[Input rows]
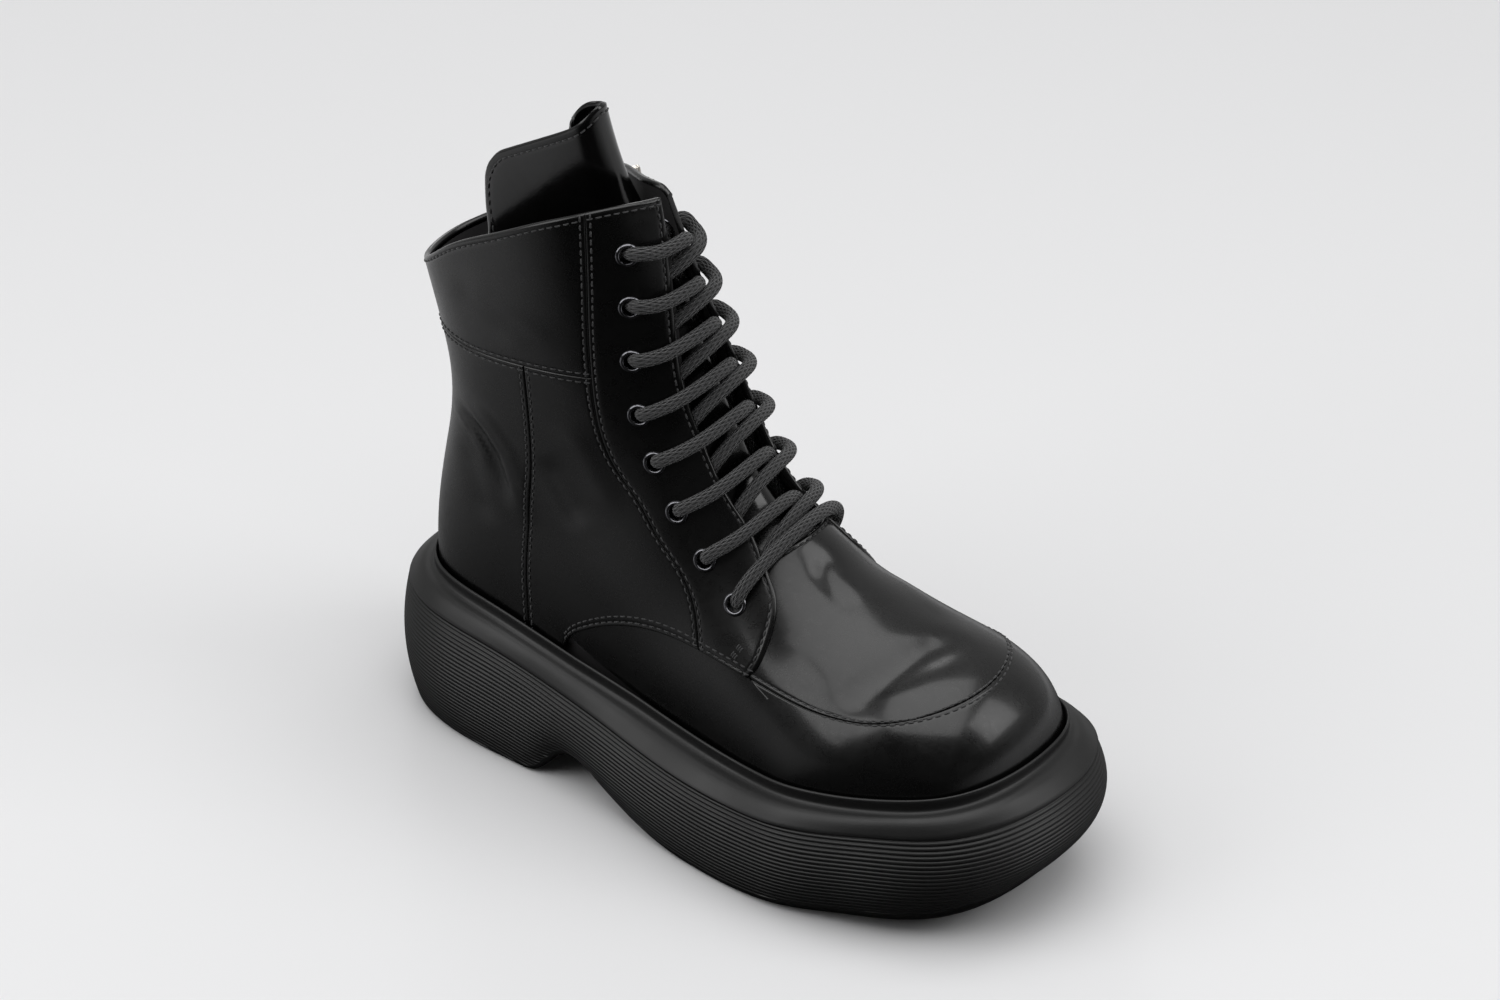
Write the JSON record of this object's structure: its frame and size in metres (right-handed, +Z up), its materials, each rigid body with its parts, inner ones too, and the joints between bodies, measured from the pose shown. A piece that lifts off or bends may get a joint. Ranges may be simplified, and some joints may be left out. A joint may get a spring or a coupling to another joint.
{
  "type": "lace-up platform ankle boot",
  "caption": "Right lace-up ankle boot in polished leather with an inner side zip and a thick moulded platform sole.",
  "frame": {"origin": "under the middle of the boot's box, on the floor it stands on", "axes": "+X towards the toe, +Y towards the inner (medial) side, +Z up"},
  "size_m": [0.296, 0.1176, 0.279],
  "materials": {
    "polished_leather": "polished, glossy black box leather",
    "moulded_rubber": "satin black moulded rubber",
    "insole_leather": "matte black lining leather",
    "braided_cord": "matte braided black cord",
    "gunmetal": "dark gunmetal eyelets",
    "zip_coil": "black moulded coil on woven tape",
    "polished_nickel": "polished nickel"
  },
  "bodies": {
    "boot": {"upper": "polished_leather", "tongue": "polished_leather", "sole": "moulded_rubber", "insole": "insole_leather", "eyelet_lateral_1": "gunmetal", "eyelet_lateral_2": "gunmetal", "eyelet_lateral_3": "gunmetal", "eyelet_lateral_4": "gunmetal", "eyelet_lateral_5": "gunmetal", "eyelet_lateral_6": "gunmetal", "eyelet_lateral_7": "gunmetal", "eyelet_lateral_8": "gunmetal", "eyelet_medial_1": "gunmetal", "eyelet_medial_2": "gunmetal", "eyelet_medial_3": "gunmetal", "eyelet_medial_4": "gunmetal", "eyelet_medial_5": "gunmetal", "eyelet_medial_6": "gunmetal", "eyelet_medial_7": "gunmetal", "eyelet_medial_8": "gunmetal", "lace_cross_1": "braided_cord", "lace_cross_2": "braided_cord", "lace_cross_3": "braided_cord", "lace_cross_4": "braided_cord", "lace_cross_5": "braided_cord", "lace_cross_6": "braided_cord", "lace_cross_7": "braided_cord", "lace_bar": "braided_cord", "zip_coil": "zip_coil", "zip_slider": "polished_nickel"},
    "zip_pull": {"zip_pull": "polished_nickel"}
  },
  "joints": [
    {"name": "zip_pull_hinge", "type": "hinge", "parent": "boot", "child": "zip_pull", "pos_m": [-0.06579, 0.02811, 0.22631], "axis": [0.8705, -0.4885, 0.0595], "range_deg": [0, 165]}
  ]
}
...
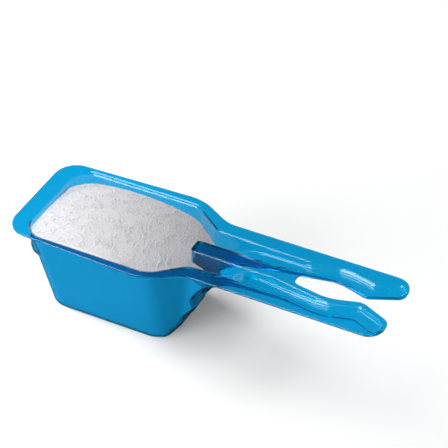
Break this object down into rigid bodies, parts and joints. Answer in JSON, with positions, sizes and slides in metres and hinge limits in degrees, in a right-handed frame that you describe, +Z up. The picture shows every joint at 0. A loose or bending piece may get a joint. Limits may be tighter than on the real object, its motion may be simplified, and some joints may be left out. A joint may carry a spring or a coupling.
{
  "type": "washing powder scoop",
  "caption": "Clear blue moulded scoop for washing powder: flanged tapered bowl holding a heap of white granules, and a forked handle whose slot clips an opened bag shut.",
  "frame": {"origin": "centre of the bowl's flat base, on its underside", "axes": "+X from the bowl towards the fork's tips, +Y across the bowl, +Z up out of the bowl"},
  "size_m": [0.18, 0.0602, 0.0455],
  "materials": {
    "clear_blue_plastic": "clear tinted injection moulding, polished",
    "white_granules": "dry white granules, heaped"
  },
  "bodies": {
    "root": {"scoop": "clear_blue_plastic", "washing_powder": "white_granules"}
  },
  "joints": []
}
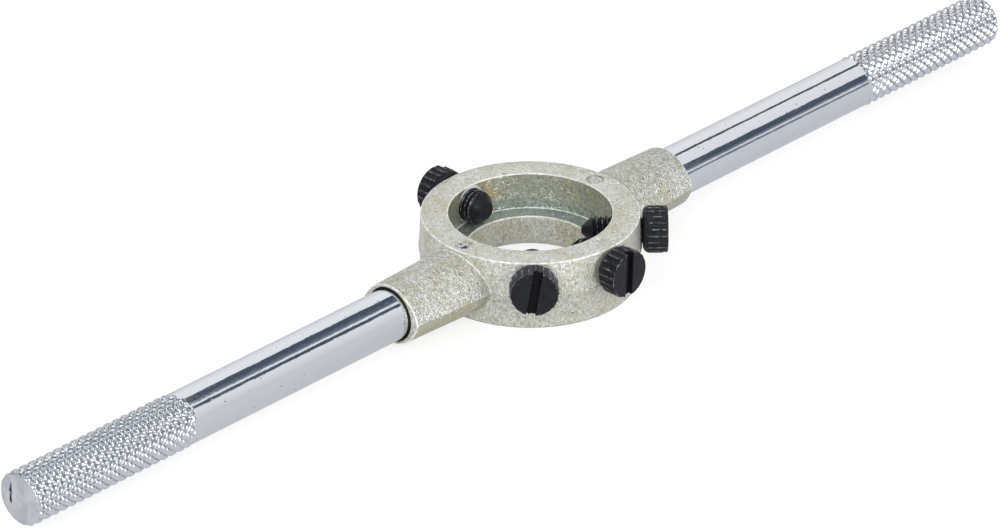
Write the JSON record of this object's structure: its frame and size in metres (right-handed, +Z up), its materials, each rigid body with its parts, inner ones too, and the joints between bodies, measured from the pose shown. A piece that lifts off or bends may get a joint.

[Given request] Find the string "hinge" in the entries above and return each line that holds it.

[Output below]
    {"name": "zip_pull_hinge", "type": "hinge", "parent": "boot", "child": "zip_pull", "pos_m": [-0.06579, 0.02811, 0.22631], "axis": [0.8705, -0.4885, 0.0595], "range_deg": [0, 165]}
Break this object down into rigid bodies, parts and joints. Answer in JSON, with positions, sizes and slides in metres and hinge limits in degrees, in a right-handed frame that you describe, +Z up. The picture shows every joint at 0. A loose or bending piece may get a joint. Limits may be tighter than on the real object, its motion may be simplified, and some joints may be left out. A joint may carry a spring or a coupling.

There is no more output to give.